_Problem statement_. Repeat, exactly, the run of lines that opens with the line containing "for leftover in" and closes with the line containing "if empty is", and leave all other lines out.
──────────────────────────────
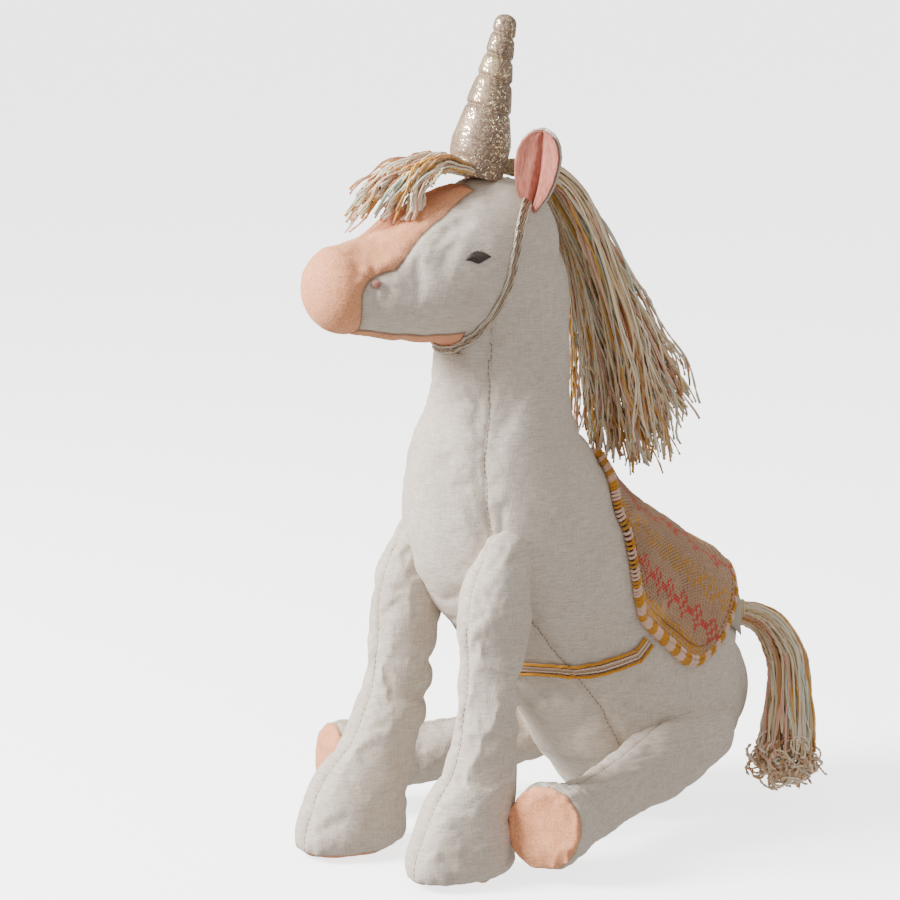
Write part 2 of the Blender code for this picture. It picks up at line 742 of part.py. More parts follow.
def set_on_head(v, turn, lift, scale, roll, name, look):
    """A lens-shaped bead sewn on the head."""
    place = head(v, turn, -lift)
    normal = (place - head(v, turn, 0.004)).normalized()
    along = (head(min(v + 0.01, 1.0), turn, 0.0) - head(v - 0.01, turn, 0.0)).normalized()
    up = normal.cross(along).normalized()
    frame = Matrix((along, up, normal)).transposed().to_4x4()
    bm = bmesh.new()
    bmesh.ops.create_uvsphere(bm, u_segments=12, v_segments=6, radius=1.0)
    spin = Matrix.Rotation(roll, 4, "Z")
    matrix = Matrix.Translation(place) @ frame @ spin @ Matrix.Diagonal((*scale, 1.0))
    bmesh.ops.transform(bm, matrix=turned @ matrix, verts=bm.verts)
    return finish_object(mesh_object(bm, name, unicorn), name, look)


for side, title in ((1.0, "Left"), (-1.0, "Right")):
    eye_turn = EYE_TURN if side > 0 else math.pi - EYE_TURN
    knot_turn = NOSTRIL_TURN if side > 0 else math.pi - NOSTRIL_TURN
    set_on_head(EYE_V, eye_turn, 0.0018, (EYE_SIZE / 2, EYE_SIZE * 0.32, 0.0012), 0.0, f"Eye_{title}", BLACK)
    set_on_head(
        NOSTRIL_V, knot_turn, 0.0019, (0.0022, 0.0017, 0.0014), 0.0, f"Nostril_Knot_{title}", PINK_THREAD
    )

# ---------------------------------------------------------------- chin elastic
ELASTIC_LIFT = ELASTIC_RADIUS + 0.0006
elastic_points = []
for k in range(29):
    share = k / 28.0
    turn = math.radians(62.0 - 304.0 * share)
    lowness = 0.5 - 0.5 * math.sin(turn)
    v = ELASTIC_V_TOP + (ELASTIC_V_CHIN - ELASTIC_V_TOP) * lowness
    elastic_points.append(head_point(v, turn, -ELASTIC_LIFT))


def wire(points, radius, name, look, sides=2, radii=None):
    """A round cord along points, with closed ends."""
    curve = bpy.data.curves.new(name, "CURVE")
    curve.dimensions = "3D"
    curve.bevel_depth = radius
    curve.bevel_resolution = sides
    curve.use_fill_caps = True
    line = curve.splines.new("POLY")
    line.points.add(len(points) - 1)
    for k, place in enumerate(points):
        line.points[k].co = (*place, 1.0)
        line.points[k].radius = radii[k] if radii else 1.0
    obj = bpy.data.objects.new(name, curve)
    cutters.objects.link(obj)
    view = bpy.context.evaluated_depsgraph_get()
    mesh = bpy.data.meshes.new_from_object(obj.evaluated_get(view))
    bpy.data.objects.remove(obj)
    made = bpy.data.objects.new(name, mesh)
    unicorn.objects.link(made)
    bm = bmesh.new()
    bm.from_mesh(mesh)
    bmesh.ops.remove_doubles(bm, verts=bm.verts, dist=0.00001)
    bmesh.ops.recalc_face_normals(bm, faces=bm.faces)
    bm.to_mesh(mesh)
    bm.free()
    return finish_object(made, name, look)


wire(elastic_points, ELASTIC_RADIUS, "Chin_Elastic", LUREX, 1)

# ---------------------------------------------------------------- ears
EAR_OUTLINE = [  # share of the length, half width
    (0.0, 0.0042),
    (0.12, 0.0062),
    (0.28, 0.0090),
    (0.45, 0.0104),
    (0.62, 0.0102),
    (0.78, 0.0086),
    (0.90, 0.0060),
    (0.97, 0.0034),
]


def ear_frame(side):
    """Columns: across, up along the ear, forwards out of its lining."""
    up = Vector((side * 0.13, 0.10, 0.98)).normalized()
    facing = Vector((side * 0.62, -0.78, 0.0))
    across = up.cross(facing).normalized()
    return across, up, across.cross(up).normalized()


def ear_layer(side, front, back, shrink, name, look):
    across, up, ahead = ear_frame(side)
    foot = Vector((side * EAR_FOOT[0], EAR_FOOT[1], EAR_FOOT[2]))
    bm = bmesh.new()
    layers = []
    for offset in (front, back):
        rows = []
        for high, wide in EAR_OUTLINE:
            row = []
            for k in range(7):
                b = -1.0 + k / 3.0
                cup = EAR_CUP * wide / 0.0104 * (b * b - 0.35)
                spot = (
                    foot
                    + up * (EAR_LENGTH * (high * shrink + (1.0 - shrink) * 0.4))
                    + across * (b * wide * shrink)
                    + ahead * (cup + offset)
                )
                row.append(bm.verts.new(spot))
            rows.append(row)
        for one, two in zip(rows, rows[1:]):
            for k in range(6):
                bm.faces.new((one[k], one[k + 1], two[k + 1], two[k]))
        layers.append(rows)
    top, low = layers
    for k in range(6):
        bm.faces.new((top[0][k], top[0][k + 1], low[0][k + 1], low[0][k]))
        bm.faces.new((top[-1][k], top[-1][k + 1], low[-1][k + 1], low[-1][k]))
    for i in range(len(top) - 1):
        bm.faces.new((top[i][0], top[i + 1][0], low[i + 1][0], low[i][0]))
        bm.faces.new((top[i][-1], top[i + 1][-1], low[i + 1][-1], low[i][-1]))
    return turn_with_head(finish_object(mesh_object(bm, name, unicorn), name, look))


for side, title in ((1.0, "Left"), (-1.0, "Right")):
    ear_layer(side, 0.0, -0.0014, 1.0, f"Ear_{title}_Outer_Linen", LINEN)
    ear_layer(side, 0.0014, 0.0003, 0.93, f"Ear_{title}_Lining", LINING)

# ---------------------------------------------------------------- horn
HORN_FOOT = Vector((0.0, -0.1085, 0.3292))
HORN_LENGTH = 0.0700
HORN_LEAN = math.radians(13.5)
HORN_PROFILE = [  # radius and height: five puffy segments between the spiral grooves
    (0.0138, 0.0000),
    (0.0134, 0.0080),
    (0.0120, 0.0175),
    (0.0098, 0.0200),
    (0.0112, 0.0255),
    (0.0098, 0.0335),
    (0.0078, 0.0362),
    (0.0090, 0.0405),
    (0.0078, 0.0475),
    (0.0058, 0.0500),
    (0.0068, 0.0540),
    (0.0058, 0.0590),
    (0.0042, 0.0610),
    (0.0050, 0.0645),
    (0.0040, 0.0685),
    (0.0014, 0.0700),
]


def lathe(profile, around, name, look):
    """Turns a closed outline (radius, height) round the upright axis."""
    bm = bmesh.new()
    verts = [bm.verts.new((r, 0.0, z)) for r, z in profile]
    for a, b in zip(verts, verts[1:]):
        bm.edges.new((a, b))
    mesh = bpy.data.meshes.new(name)
    bm.to_mesh(mesh)
    bm.free()
    obj = bpy.data.objects.new(name, mesh)
    unicorn.objects.link(obj)
    turn = obj.modifiers.new("Lathe", "SCREW")
    turn.steps = around
    turn.render_steps = around
    turn.use_merge_vertices = True
    turn.merge_threshold = 0.00001
    view = bpy.context.evaluated_depsgraph_get()
    result = bpy.data.meshes.new_from_object(obj.evaluated_get(view))
    obj.modifiers.clear()
    obj.data = result
    bm = bmesh.new()
    bm.from_mesh(result)
    bmesh.ops.remove_doubles(bm, verts=bm.verts, dist=0.00001)
    bmesh.ops.recalc_face_normals(bm, faces=bm.faces)
    bm.to_mesh(result)
    bm.free()
    lean = Matrix.Translation(HORN_FOOT) @ Matrix.Rotation(-HORN_LEAN, 4, "X")
    obj.data.transform(lean)
    return turn_with_head(finish_object(obj, name, look))


wall = 0.0010


def inset_profile(inset, least, low, tip_drop):
    """The horn's profile moved inwards, no thinner than least, its foot at low and its tip lowered."""
    rows = [[max(radius - inset, least), max(height, low)] for radius, height in HORN_PROFILE]
    rows[-1][1] -= tip_drop
    return [tuple(row) for row in rows]


outside = list(reversed(HORN_PROFILE))
inside = inset_profile(wall, 0.0012, 0.0, 0.0012)
shell = [(0.0, HORN_LENGTH)] + outside + inside + [(0.0, HORN_LENGTH - 0.0012)]
lathe(shell, 12, "Horn_Glitter_Cover", GLITTER)
core = inset_profile(wall + 2 * GAP, 0.0005, 0.0016, 0.0018)
lathe([(0.0, HORN_LENGTH - 0.0018)] + list(reversed(core)) + [(0.0, 0.0016)], 12, "Horn_Stuffing", STUFFING)
base = 0.0138 - wall - GAP
lathe([(0.0, 0.0012), (base, 0.0012), (base, 0.0), (0.0, 0.0)], 12, "Horn_Base_Felt", GLITTER)


# ---------------------------------------------------------------- yarn hair
def lock(rows, name):
    """One thick lock of yarn: rows are x, y, z, half width, half thickness."""
    form = tube(rows, SIDE, rows[0][4], rows[-1][4] * 0.6)
    return closed_form(form, 0.0, [0.0, 0.06, 0.12, 0.28, 0.42, 0.57, 0.72, 0.88, 1.0], 7, name, cutters)


def bundle(locks, name, look, with_head):
    """Locks joined into one head of hair."""
    whole = copy_of(lock(locks[0], name + "_0"), name, unicorn)
    for k, rows in enumerate(locks[1:]):
        boolean(whole, lock(rows, f"{name}_{k + 1}"), "UNION")
    tidy(whole)
    finish_object(whole, name, look)
    if with_head:
        turn_with_head(whole)
    return whole


mane_locks = []
for x, lean, tip_y, tip_z, thick in MANE_LOCKS:
    mane_locks.append(
        [
            (x * 0.30, -0.0900, 0.3260, 0.0060, 0.0045),
            (x * 0.55, -0.0700, 0.3200, 0.0080, 0.0060),
            (x * 0.75, -0.0530 + lean * 0.3, 0.2930, 0.0085, thick),
            (x * 0.90, -0.0440 + (tip_y + 0.044) * 0.40, 0.2930 + (tip_z - 0.293) * 0.42, 0.0085, thick),
            (x, -0.0400 + (tip_y + 0.040) * 0.75, 0.2930 + (tip_z - 0.293) * 0.75, 0.0080, thick * 0.9),
            (x, tip_y, tip_z, 0.0060, 0.0045),
        ]
    )
bundle(mane_locks, "Mane_Yarn", YARN, True)

fore_locks = []
for x, tip_x, tip_y, tip_z in FORELOCK_LOCKS:
    fore_locks.append(
        [
            (x * 0.55, -0.1275, 0.3240, 0.0050, 0.0036),
            (x, -0.1380, 0.3260, 0.0055, 0.0042),
            (x * 0.6 + tip_x * 0.4, -0.1500, (0.327 + tip_z) / 2 + 0.004, 0.0058, 0.0040),
            (tip_x, tip_y, tip_z, 0.0048, 0.0030),
        ]
    )
bundle(fore_locks, "Forelock_Yarn", YARN, True)

# ---------------------------------------------------------------- tail
tail = tube(TAIL_ROWS, Vector((0.45, -0.9, 0.0)).normalized(), 0.006, 0.004, floor=0.0)
tail_stations = [0.0, 0.06, 0.12] + spread(0.12, 0.88, 10)[1:] + [0.94, 1.0]
finish_object(closed_form(tail, 0.0, tail_stations, 14, "tail", unicorn), "Tail_Yarn", YARN)


def cuff(v_low, v_high, low, high, around, name, look):
    """A short sleeve wound round the root of the tail."""
    bm = bmesh.new()
    rings = []
    for v, depth in ((v_low, -low), (v_low, -high), (v_high, -high), (v_high, -low)):
        rings.append([bm.verts.new(tail(v, 2 * math.pi * k / around, depth)) for k in range(around)])
    for j in range(4):
        one = rings[j]
        two = rings[(j + 1) % 4]
        for k in range(around):
            n = (k + 1) % around
            bm.faces.new((one[k], one[n], two[n], two[k]))
    return finish_object(mesh_object(bm, name, unicorn), name, look)


cuff(0.15, 0.21, 2 * GAP, 2 * GAP + 0.0012, 14, "Tail_Wrap_Thread", PINK_THREAD)

# ---------------------------------------------------------------- the seat is the origin
to_origin = Matrix.Translation((0.0, -SEAT_Y, 0.0))
PIVOTS = {  # each moving piece has its origin on its own hinge
    "Front_Leg_Left": SHOULDER,
    "Front_Leg_Right": Vector((FRONT_RIGHT_ROWS[0][:3])),
    "Hind_Leg_Left": HIP,
    "Hind_Leg_Right": Vector((-HIP.x, HIP.y, HIP.z)),
    "Tail": Vector(TAIL_ROWS[0][:3]),
    "Ear_Left": turned @ Vector(EAR_FOOT),
    "Ear_Right": turned @ Vector((-EAR_FOOT[0], EAR_FOOT[1], EAR_FOOT[2])),
    "Horn": turned @ HORN_FOOT,
}
HEAD_PIECES = ("Head", "Face", "Chin", "Eye", "Nostril", "Mane", "Forelock")
for first_word in HEAD_PIECES:
    PIVOTS[first_word] = NECK_AXIS

for piece in unicorn.objects:
    pivot = Vector((0.0, 0.0, 0.0))
    for beginning, centre in PIVOTS.items():
        if piece.name.startswith(beginning):
            pivot = to_origin @ centre
    piece.data.transform(Matrix.Translation(-pivot) @ to_origin)
    piece.location = pivot

for leftover in list(cutters.objects):
    bpy.data.objects.remove(leftover)
for obj in unicorn.objects:
    obj.data.shade_smooth()
    obj.data.set_sharp_from_angle(angle=math.radians(50.0))
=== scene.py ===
"""Looks of the sitting plush unicorn: linen, velour face and soles, yarn hair, glitter horn, knit blanket."""

import json
import math

import bpy
import numpy as np
from mathutils import Matrix, Vector
from mathutils.bvhtree import BVHTree
from mathutils.kdtree import KDTree


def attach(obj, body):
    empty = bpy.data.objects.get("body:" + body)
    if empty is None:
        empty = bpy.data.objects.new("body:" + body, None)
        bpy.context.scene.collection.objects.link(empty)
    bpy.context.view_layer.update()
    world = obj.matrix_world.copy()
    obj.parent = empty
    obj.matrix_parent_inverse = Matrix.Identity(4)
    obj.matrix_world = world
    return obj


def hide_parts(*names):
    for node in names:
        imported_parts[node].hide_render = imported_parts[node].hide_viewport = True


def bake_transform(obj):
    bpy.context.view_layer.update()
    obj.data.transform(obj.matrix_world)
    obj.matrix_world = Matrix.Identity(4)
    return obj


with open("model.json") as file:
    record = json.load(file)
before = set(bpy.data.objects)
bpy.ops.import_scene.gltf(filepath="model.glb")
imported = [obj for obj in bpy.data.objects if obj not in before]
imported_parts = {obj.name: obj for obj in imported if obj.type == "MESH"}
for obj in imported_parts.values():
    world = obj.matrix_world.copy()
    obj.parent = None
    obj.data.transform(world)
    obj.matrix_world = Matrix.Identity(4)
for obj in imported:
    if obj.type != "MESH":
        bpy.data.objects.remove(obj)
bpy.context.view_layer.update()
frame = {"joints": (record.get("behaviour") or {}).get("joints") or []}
joint = {j["name"]: j for j in frame["joints"]}
rng = np.random.default_rng(11)

PI = math.pi
DOWN = -PI / 2
NECK = np.array(joint["neck_turn"]["pos_m"])
SHIFT = NECK - np.array((0.0, -0.095, 0.2415))
HEAD_TURN = math.radians(-10.0)
GUSSET = math.radians(42.0)
DOME_SHARE = 0.12
SEAM_DEPTH = -0.00005
EYE_V, NOSTRIL_V = 0.405, 0.775
CHEEK_TURN = math.radians(14.0)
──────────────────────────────
_Completed exercise_.
for leftover in list(cutters.objects):
    bpy.data.objects.remove(leftover)
for obj in unicorn.objects:
    obj.data.shade_smooth()
    obj.data.set_sharp_from_angle(angle=math.radians(50.0))
=== scene.py ===
"""Looks of the sitting plush unicorn: linen, velour face and soles, yarn hair, glitter horn, knit blanket."""

import json
import math

import bpy
import numpy as np
from mathutils import Matrix, Vector
from mathutils.bvhtree import BVHTree
from mathutils.kdtree import KDTree


def attach(obj, body):
    empty = bpy.data.objects.get("body:" + body)
    if empty is None:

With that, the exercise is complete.